You know the ones, not the ‘leery car shouters’ but those who feel they can make comments about what you, a stranger, is doing when going about their business (and I’ll add not harming anyone!)

Just now I popped to the shop to collect a parcel, when I was there I grabbed a coffee from their Costa pod and a blueberry muffin. The man behind me piped up “You’ll get fat eating that” I was really taken aback so just said “thanks for your comment, random man” paid and then as I was walking out past him he said, no need to be so rude and mumbled ‘stroppy cow’ but I heard.

I wasn’t rude I just asserted myself and that is the issue isn’t it. He was expecting me to laugh along ‘oh I already am tee hee’ (I’m not) but no, I’m sick of it.

It happens too often as well. I have had a random man comment on how I could run better in the park when I was having a break and a man who saw my Led Zeppelin tshirt and said ‘what’s your favourite song then?’ So I said ‘Heartbreaker- you probably haven’t heard of it’ and he mumbled something at me and walked off (I knew he was trying to catch me out, hoping I didn’t know any songs!)
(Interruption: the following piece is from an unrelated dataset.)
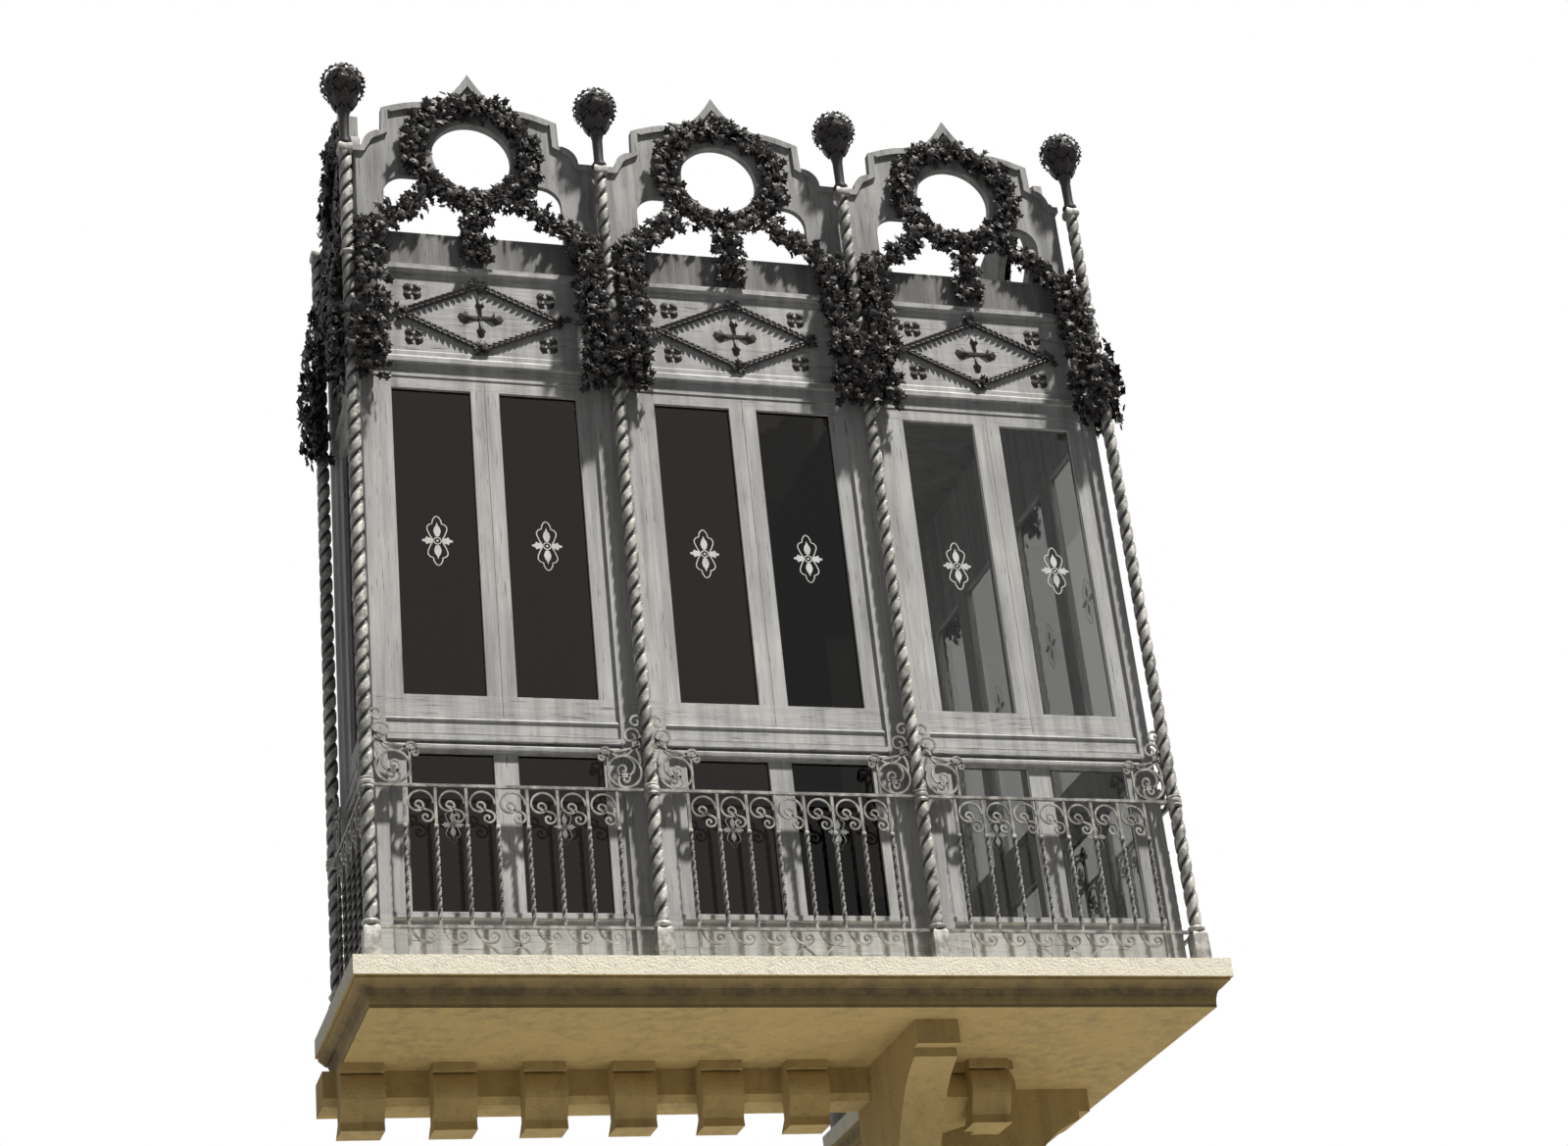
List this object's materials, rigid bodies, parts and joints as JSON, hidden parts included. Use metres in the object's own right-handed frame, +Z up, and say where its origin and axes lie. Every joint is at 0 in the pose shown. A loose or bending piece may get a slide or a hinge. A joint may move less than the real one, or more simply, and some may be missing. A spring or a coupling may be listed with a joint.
{
  "type": "glazed corner balcony with wrought iron columns",
  "caption": "Glazed balcony that wraps a building's corner: twisted iron columns, scroll railing, timber casements and leafy crest boards on a bracketed stone shelf.",
  "frame": {"origin": "on the front wall face, at the middle of the front columns' run and the middle of the shelf's thickness", "axes": "+X along the front wall towards the building's corner, +Y into the front wall, +Z up"},
  "size_m": [3.95, 2.7, 5.665],
  "materials": {
    "stone": "dressed sandstone with rain stains",
    "painted_timber": "weathered blue-grey paint",
    "wrought_iron": "worn dark grey paint",
    "leaf_iron": "rusty black sheet leaves",
    "glass": "clear, with an etched ornament"
  },
  "bodies": {
    "root": {"slab_front": "stone", "slab_side": "stone", "stone_band_front": "stone", "stone_band_side": "stone", "modillions_front": "stone", "modillions_side": "stone", "corner_bracket_front": "stone", "corner_bracket_side": "stone", "columns_front": "wrought_iron", "columns_side": "wrought_iron", "columns_wall": "wrought_iron", "finials_front": "leaf_iron", "finials_side": "leaf_iron", "frame_front": "painted_timber", "frame_side": "painted_timber", "frame_ends": "painted_timber", "casements_front": "painted_timber", "casements_side": "painted_timber", "casements_ends": "painted_timber", "glass_front": "glass", "glass_side": "glass", "glass_ends": "glass", "frieze_front": "painted_timber", "frieze_side": "painted_timber", "frieze_ends": "painted_timber", "frieze_ornament_front": "leaf_iron", "frieze_ornament_side": "leaf_iron", "frieze_ornament_ends": "leaf_iron", "crest_front": "painted_timber", "crest_side": "painted_timber", "crest_ends": "painted_timber", "wreaths_front": "leaf_iron", "wreaths_side": "leaf_iron", "wreaths_ends": "leaf_iron", "garlands_front": "leaf_iron", "garlands_side": "leaf_iron", "garlands_ends": "leaf_iron", "railing_front": "wrought_iron", "railing_side": "wrought_iron", "railing_ends": "wrought_iron", "scroll_brackets_front": "wrought_iron", "scroll_brackets_side": "wrought_iron", "scroll_brackets_ends": "wrought_iron", "roof_front": "painted_timber", "roof_side": "painted_timber"}
  },
  "joints": []
}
I don’t really know what my AIBU is, I guess, is it rude? Should I have just smiled sweetly like the passive woman I am meant to be. I’m just sick of these types of men! He took offence with me speaking up, perhaps he should learn not to make comments to random strangers.

Does anyone else get this, maybe I have that sort of face that men can’t help commenting to. If so, how do you cope with it?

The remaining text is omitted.